The main of Braised Beef was a beautifully succulent cut taken from where the short rib meets shoulder. The fat-laced meat would have been too much eaten alone, but the Nashi Pear, Date, Endive and Watercress really helped cut through it.

Despite having a dedicated pastry chef, the desserts seemed like a bit of an afterthought, with only a palate cleanser of Rhubarb, Cucumber and Sesame, followed by one dessert.

The lone dessert – a plate of Banana Ice Cream, Banana Bread, Burnt Acorn and Ginger Jelly, was actually pretty good. Not too sweet, well-balanced and most importantly (after all that food), not too heavy.

Our meal ended with four chocolates balanced on an elaborate stand that didn’t help sweeten the slightly bitter taste of having just dropped $160 a head on what we thought was a very shaky menu. Many of the riffs on Chinese classics didn’t deliver on their promise and the execution of some were really quite poor – the soupless Shanghainese dumplings and unyielding egg noodles wouldn’t be tolerated in Chinatown, let alone a fine dining establishment. I may be a little harsh here given my Oriental descent – Corey Lee is undoubtedly a very skilled chef but ultimately I question if the largely French-trained chef can pull off the technical aspect of his Asian-inspired dishes. I do hope that with time he’ll be able to smooth out the bumps as there are some standout creations scattered amidst the rubble.

22 Hawthorne Street
San Francisco
CA 94105

t. 415 685 4860

Benu on Urbanspoon

~ by gourmettraveller on June 4, 2011.

6 Responses to “benu”

  1. Quite a few beautiful presentations :)

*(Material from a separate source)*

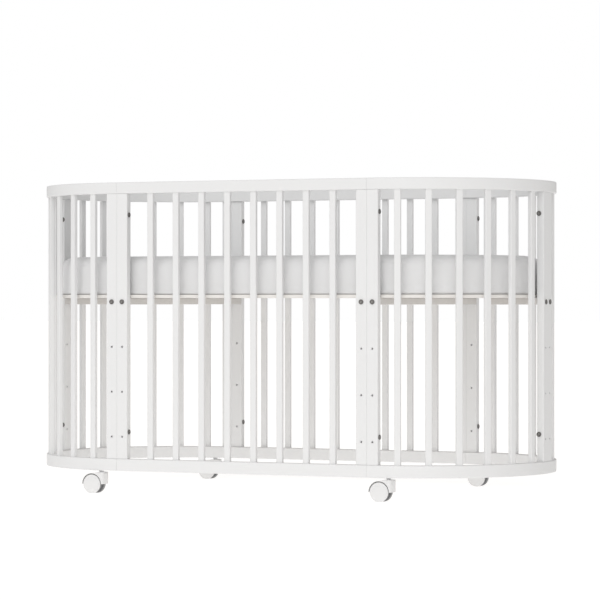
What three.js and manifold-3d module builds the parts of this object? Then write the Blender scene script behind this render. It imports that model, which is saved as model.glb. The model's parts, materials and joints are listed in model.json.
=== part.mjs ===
// An oval baby crib: a slatted wooden ring that stands on four twin-wheel casters.
// The ring is six bolted panels. Two are straight and four are quarter circles, so the plan is
// two half circles joined by straights. The mattress lies on a base that hangs between the posts.
//
// Millimetres, +X along the crib, +Y to the back, +Z up. The origin is on the floor at the middle.

import * as THREE from "three";
import { mergeVertices } from "three/addons/utils/BufferGeometryUtils.js";
import Module from "manifold-3d";

// ---- driving dimensions ----

// plan: the posts' outer faces lie on this oval
const END_RADIUS = 375; // of the half circles
const HALF_STRAIGHT = 375; // from the middle of the crib to the half circles' centres

// heights above the floor
const FRAME_BASE = 64; // underside of the lower rails
const FRAME_TOP = 860.6; // top of the upper rails
const LOWER_RAIL_HEIGHT = 33.6;
const UPPER_RAIL_HEIGHT = 31;

// rails, posts and slats
const RAIL_PROUD = 2; // how far the rails stand out past the posts
const RAIL_DEPTH = 28;
const STILE_WIDTH = 32; // two stiles, one from each panel, make a post
const STILE_DEPTH = 20;
const SLAT_WIDTH = 18;
const SLAT_DEPTH = 12;
const SLAT_SET_BACK = 2.5; // behind the posts' outer faces
const STRAIGHT_SLATS = 8;
const CURVED_SLATS = 6;
const SLAT_TENON = 12; // length of a slat's end inside the lower rail

// bolts that hold the mattress base, and the spare holes that let it hang lower
const BASE_BOLT_HEIGHT = 530.9;
const BASE_HEIGHTS = 4;
const BASE_STEP = 124; // from one height to the next
const BOLT_OFFSET = 16; // from the seam between two stiles
const BOLT_HOLE_RADIUS = 3.3;
const BOLT_RADIUS = 3;
const BOLT_HEAD_RADIUS = 6.7;
const BOLT_HEAD_HEIGHT = 2.4;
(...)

  2. This is a great review. I love reading a knowledgeable review without the “clever” use of language I sometimes see that just amount to bitchiness.
    When writing a critique do you take pricing into account ie. are you tougher on a $160 tasting menu than a $30 tourist menu? I of course know the answer to this but I am curious to how you deal with it.

    BTW I like your photos, never the easiest in restaurant lighting

    • Thanks Mike!
      I definitely do take price differentials into consideration but only really make reference to the cost when it seems relevant. I think it is natural to be more forgiving when you have to fork out less, but at the same time I do keep in mind that in many cases a more costly meal means more expensive ingredients and techniques have been used to produce the food. At the end of the day it’s really about whether it tasted good and if on balance the whole dining experience was worth the price paid. So I guess in short – yes, price matters!

  3. that’s such a bummer that the dinner didn’t deliver… I just hate being met with disappointment like that. But like you said, hopefully the bumps can be smoothed out and the good dishes will shine =)

  4. As always, I do so enjoy going along in your pocket. Great review. Seems like this new style ends up like “The Emperor’s New Clothes” all to often?